Donald Trump knows nothing of beauty.
In fact, Trump is a great example of the perversion of beauty. He likes to bandy about the word “beautiful” as in “what a beautiful crowd!” But what he means is: anything that reflects himself, Donald Trump, is the definition of beauty. Instead of experiencing beauty as an “un-selfing,” beauty becomes a mere commodity to enhance his ego. Obscenely rich people sometimes want to own beautiful things like famous paintings, even if they lock them away in vaults, just to own them. To be known to own them. To be important. To prop up one’s ego.
Remember Narcissus from Greek mythology, who fell in love with his own reflection? Such is the tragedy of Trump. A narcissist like Trump can never know the gladness of beauty because he cannot enter it, only own it. He cannot be decentered. He can never find joy in “un-selfing” as beauty calls us to do.
The philosopher Alfred North Whitehead believed that “the teleology of the Universe is directed to the production of Beauty.” He also believed in a beautiful God. In this same spirit, John O’Donohue says simply: “God is Beauty.” He does not mean God is beautiful in a smoky-eyed, glamorous sort of way, or in a gold-leaf look-at-me chair kind of way, but in the way of love, which Augustine says is the highest form of beauty: “love is the beauty of the soul.” Thus, beauty can indeed save us, not only from the dark contagion of Donald Trump, but from our own shadow, our own penchant for secret prejudices, greed, lust, and hatefulness.

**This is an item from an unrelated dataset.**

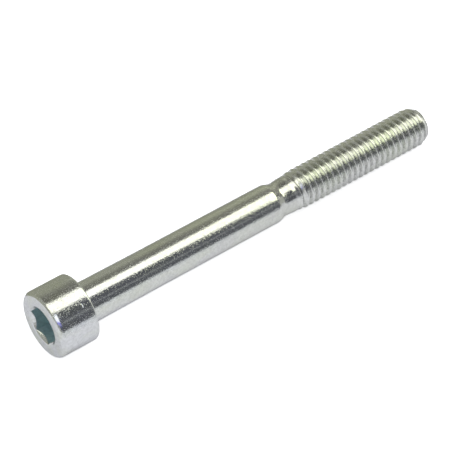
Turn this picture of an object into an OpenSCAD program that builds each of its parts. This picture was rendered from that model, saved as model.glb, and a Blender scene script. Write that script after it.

We all need the salvific power of beauty in our lives.
Just as we must not allow the Religious Right to define Christianity, let us not allow Donald Trump to define beauty. Let us reclaim the authentic power of the aesthetic to enlarge our vision, un-self us, and open up our creativity toward the healing of our injured world. So, turn off the television and immerse yourself in something beautiful. Dare to lose yourself, enlarge your vision, your soul, and discover the alternative to an Us. vs. Them world. Beauty-induced gladness can not only draw us away from the contagion of Trump, but may lead to a contagion of un-selfing, a contagion of connection, a contagion of justice, a contagion of kindness.